A sense of injustice, mixed in with resigned inevitability, swept around the packed Etihad and weighed heavy in the air for a minute or two. Perhaps that once-heard phrase ‘Typical City’, buried for so long, rushed up from nowhere to strangle the cheers of the home fans as they took in just how important that miss could be.

The moment of doubt didn’t last long, however. It soon gave way to boos for the referee at half-time and thunderous noise in the second half as Hart parried away another Ibrahimovic free-kick and City continued to dream.

Playing without Yaya Toure, fit enough for the bench but not for the starting line-up on his return from a knee injury, they enjoyed less possession than their opponents but grew in confidence with Aguero and De Bruyne a constant problem for the PSG defence as the visitors becoming increasingly erratic.

A disallowed goal, correctly called offside, did little to help the Frenchmen’s mood as they struggled to create clear-cut chances from open play and found City’s defensive partnership of Ellaquim Mangala and Nicolas Otamendi surprisingly difficult to crack.

By the time the 70th minute arrived there was a growing perception that City were in fact shading the tie; and then, in quite stunning style, De Bruyne proved the point.

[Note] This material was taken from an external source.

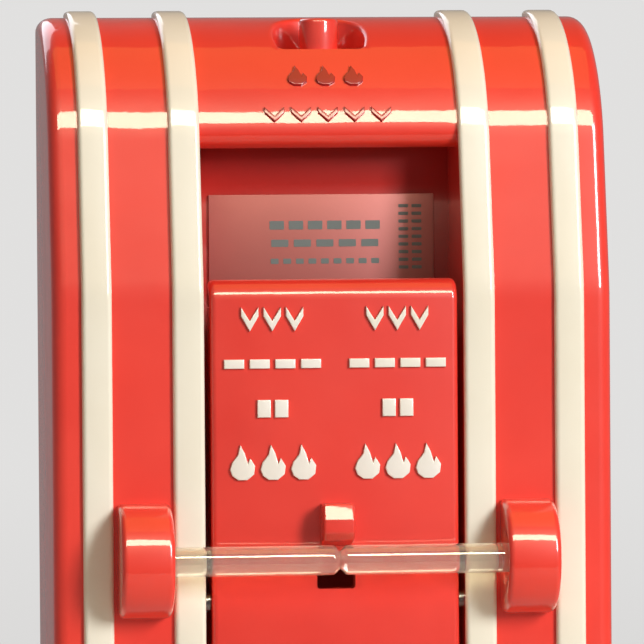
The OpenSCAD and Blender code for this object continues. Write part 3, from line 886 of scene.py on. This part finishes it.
LENGTH = "NodeSocketFloat"
bar_tree, source = tree_with(
    "bar_along_outline",
    [
        ("Path", "NodeSocketGeometry"),
        ("Width", LENGTH),
        ("Thickness", LENGTH),
        ("Edge", LENGTH),
        ("Finish", "NodeSocketMaterial"),
    ],
)
section = add(
    bar_tree,
    "GeometryNodeCurvePrimitiveQuadrilateral",
    {"Width": source["Width"], "Height": source["Thickness"]},
)
rounded = add(
    bar_tree,
    "GeometryNodeFilletCurve",
    {"Curve": section.outputs["Curve"], "Radius": source["Edge"], "Count": 5, "Limit Radius": True},
    mode="POLY",
)
swept = add(
    bar_tree,
    "GeometryNodeCurveToMesh",
    {"Curve": source["Path"], "Profile Curve": rounded.outputs["Curve"], "Fill Caps": True},
)
finish_tree(bar_tree, swept.outputs["Mesh"], source["Finish"])
print("bar tree nodes:", len(bar_tree.nodes))

# %% The four strips
strip_t = strip_h + 0.6
strip_end_y = hinge_y - 3.7


def path_object(x, line):
    """A poly curve in the plane at x, through (y, z) points in millimetres."""
    data = bpy.data.curves.new("path", "CURVE")
    data.dimensions = "3D"
    spline = data.splines.new("POLY")
    spline.points.add(len(line) - 1)
    for point, (y, z) in zip(spline.points, line):
        point.co = (x * MM, y * MM, z * MM, 1)
    return new_object("path", data)


strip_line, _, _ = side_line(strip_t / 2, outer_brow, outer_sill)
strip_line = [p for p in strip_line if p.y > 0 or p[1] > 0 or p[0] < strip_end_y]
outer_strip_low, outer_strip_high = node_box("strip_outer_right")
for side, hand in ((-1, "left"), (1, "right")):
    for kind, low, high in (
        ("inner", inner_low.x, inner_high.x),
        ("outer", outer_strip_low.x, outer_strip_high.x),
    ):
        strip = run_tree(
            f"cream_strip_{kind}_{hand}",
            path_object(side * (low + high) / 2, strip_line),
            bar_tree,
            {
                "Width": (high - low) * MM,
                "Thickness": strip_t * MM,
                "Edge": 0.75 * MM,
                "Finish": cream_enamel,
            },
        )
        settle(strip, "front_cover", "cream_enamel", f"strip_{kind}_{hand}")

# %% [markdown]
# ## Ears that hold the rod
#
# Two short round ears stand on the panels beside the lever. Each has a rolled rim and, on its
# inner face, a trumpet mouth that guides the end of the glass rod in. The ears are cast with the
# cover, so they ride on it and share its enamel.

# %% Ears
ear_r = 8.48
ear_x0 = inner_high.x + 0.6
ear_x1 = outer_strip_low.x - 0.5
ear_turn = radians(104)
ear_loop = [Vector(p) for p in arc_points(front_y, rod_z, ear_r, ear_turn, -ear_turn, 56)]
mouth_r = rod_r + 0.4
flare = 1.7
rim = mouth_r + flare
mouth = [(0, ear_x0 - 1), (rim + 0.5, ear_x0 - 1), (rim + 0.08, ear_x0 - 0.05)]
mouth += [(rim - flare * sin(a), ear_x0 + flare * (1 - cos(a))) for a in quarter(8)[1:]]
mouth += [(mouth_r, ear_x0 + rod_r + 0.6), (0, ear_x0 + rod_r + 0.6)]
for side, hand in ((-1, "left"), (1, "right")):
    ends = sorted((side * ear_x0, side * ear_x1))
    ear = loft(f"rod_ear_{hand}", ear_loop, *ends, 0.9, "X", red_enamel, steps=5)
    bore = turned("bore", [(r, side * x) for r, x in mouth], rod_y, rod_z, "X", red_enamel)
    settle(cut(ear, bore), "front_cover", "red_enamel")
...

City had enjoyed a long and patient period of possession in and around the PSG box, turning down several opportunities to shoot, when the Belgian suddenly took one, sweetly sweeping home from outside the area. The roof on the Eithad, where once the Champions League was almost a swear word, shook with the sheer force of the noise beneath it; and suddenly City, the club that needed to beat Gillingham in a League One play-off in 2001, had arrived with a bang on the world stage.

Where they go now will be fascinating to watch. But with the blue genie finally out of the bottle, it really could be anywhere, and if City fans needed re-assuring that things really are changing then another disallowed goal — again for offside — and a fine save by Hart from Edison Cavani persuaded them that the European jinx is over.

“They are a good team, not a particularly spectacular team, but they are efficient and they get the job done,” said PSG boss Laurent Blanc afterwards.

And City aren’t planning to stop here. “It was an amazing night for us,” said Hart. “We have worked hard in this competition. We struggled to start with but we have started to compete. Now we can take the next step.”

The Sky Blue love affair with the Champions League has finally begun — and it could be a long one.

Manchester City:

Hart, Sagna, Otamendi, Mangala, Clichy, Fernando, Fernandinho, Navas, De Bruyne (Toure 84) Silva (Delph 87), Aguero (Iheanacho 90).

Not Used:

Caballero, Zabaleta, Kolarov, Bony.


Trapp, Thiago Silva, Marquinhos, Thiago Motta, Cavani, Ibrahimovic, Di Maria, Maxwell, Aurier (Pastore 61), Van der Wiel, Rabiot.

Not Used:

Sirigu, Kimpembe, Stambouli, Kurzawa, Ongenda.